Most efforts to support women-owned and led small and medium enterprises (WSMEs) have centered on enterprise size as the most significant parameter for segmentation, labeling businesses according to their size and layering a gender lens on top. Although size is easy to measure, it doesn’t capture the complexities that determine the growth of a business, or the characteristics, constraints and motivations of the entrepreneur behind it.
The WSME Segmentation Framework takes a bold step away from traditional size-based approaches, shifting the focus to growth as a more relevant parameter for financial institutions and other providers serving WSMEs. By focusing on 5-year projected revenue growth as the primary criterion, the framework identifies three distinct segments:
- High Growth, >50% annual enterprise growth over the next 5 years
- Moderate Growth, 20-50% annual enterprise growth over the next 5 years
- Low Growth, >20% annual enterprise growth over the next 5 years
Within each segment, the framework further differentiates businesses into two entrepreneur profiles. These profiles were created by incorporating 15 core dimensions that determine a business’s future trajectory, as identified by our research. These dimensions include the aspirations, business behaviors, and financial needs of the WSMEs and their leaders.
Each profile identifies the key drivers of the WSME and demands a different kind of support:
- Wealth Creation (High-Growth Segment): these entrepreneurs are ambitious, growth-driven, and often tech-savvy. They are willing to take calculated risks and pursue aggressive expansion, including entering new markets or adopting new technologies. Many are open to equity investments and actively seek out advanced support such as accelerators, strategic partnerships, and high-level mentorship. Tailored solutions should focus on scaling capital, equity readiness, and global growth strategies.
- Legacy Building (High-Growth Segment): while just as capable of achieving high growth, these entrepreneurs are driven by long-term goals like family involvement, community impact, or generational wealth. They tend to prefer maintaining control over their business and are cautious about outside investment. They value sustained relationships with financial providers and long-term support strategies, such as succession planning and values-aligned growth.

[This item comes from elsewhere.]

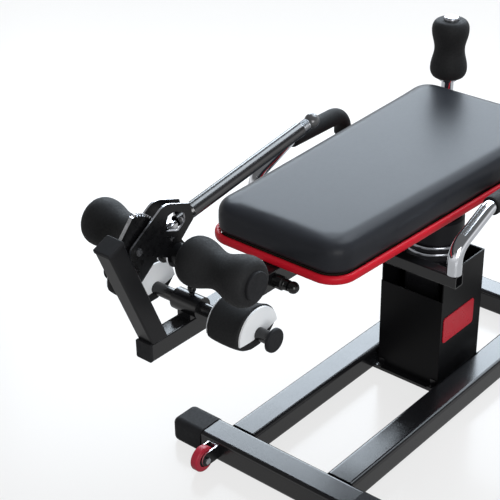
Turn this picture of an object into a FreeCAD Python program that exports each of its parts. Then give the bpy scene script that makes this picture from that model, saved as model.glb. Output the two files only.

- Aspired Expansion (Moderate-Growth Segment): these are seasoned business owners who have the skills, networks, and motivation to grow, but face constraints that slow their pace, such as limited access to external capital or significant family obligations. They are thoughtful about expansion, often reinvesting profits rather than seeking loans. Services that offer flexible financing, peer learning, and hands-on business coaching are most effective here.

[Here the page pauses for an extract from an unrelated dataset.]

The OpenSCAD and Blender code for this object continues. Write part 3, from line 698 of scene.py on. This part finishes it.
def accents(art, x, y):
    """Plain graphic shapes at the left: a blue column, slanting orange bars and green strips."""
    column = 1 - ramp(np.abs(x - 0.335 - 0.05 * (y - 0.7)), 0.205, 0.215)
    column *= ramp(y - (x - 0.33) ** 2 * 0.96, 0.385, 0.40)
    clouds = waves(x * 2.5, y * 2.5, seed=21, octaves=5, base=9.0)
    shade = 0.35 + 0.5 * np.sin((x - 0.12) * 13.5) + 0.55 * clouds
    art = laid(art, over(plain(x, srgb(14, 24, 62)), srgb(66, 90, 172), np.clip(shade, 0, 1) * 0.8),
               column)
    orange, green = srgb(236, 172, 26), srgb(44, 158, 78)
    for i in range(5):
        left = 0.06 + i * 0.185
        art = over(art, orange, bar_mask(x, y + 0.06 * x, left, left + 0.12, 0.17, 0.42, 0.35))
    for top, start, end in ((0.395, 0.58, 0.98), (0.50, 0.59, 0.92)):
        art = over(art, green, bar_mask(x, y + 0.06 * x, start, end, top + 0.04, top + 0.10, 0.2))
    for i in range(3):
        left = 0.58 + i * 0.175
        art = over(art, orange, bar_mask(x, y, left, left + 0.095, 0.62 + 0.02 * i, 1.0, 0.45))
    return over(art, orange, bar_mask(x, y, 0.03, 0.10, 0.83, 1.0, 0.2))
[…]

- Stability (Moderate-Growth Segment): Entrepreneurs in this profile prioritize reliability and local market presence over rapid growth. They may be content maintaining a steady income and supporting a small team, often within their immediate community. Digital uptake may be lower, and risk aversion higher. These entrepreneurs benefit from relationship-based banking, simplified loan products, and local business support services.
- Livelihood (Low-Growth Segment): These women run businesses primarily to support their household needs. Growth is not the central goal, stability is. They often operate informally, rely on personal bank accounts, and may lack the business knowledge or tools to formalize. For this group, basic financial literacy training, formalization support, and access to foundational credit and savings products can make a significant difference.
- Survival (Low-Growth Segment): These entrepreneurs are often in precarious situations, running businesses out of necessity rather than opportunity. They face major barriers, lack of capital, low education, limited networks, and have little bandwidth for long-term planning. Interventions for this group must be accessible, trust-building, and focused on resilience: microloans, mobile banking, and entry-level business skills are critical for this group.
By recognizing these distinctions, financial institutions and service providers can design tailored solutions that meet WSMEs where they are, and help them move to the next stage. A couple of examples:
- for Wealth Creation entrepreneurs, financial institutions can offer tailored equity financing options and connect them with strategic investors aligned with their growth vision.
- for Legacy Building entrepreneurs, business service providers can offer accelerators focused on international expansion, digital tools, and leadership development to help them scale.
By improving services to WSMEs based on their different profiles, financial institutions and service providers will realize substantial returns while unlocking business growth for women entrepreneurs at each stage.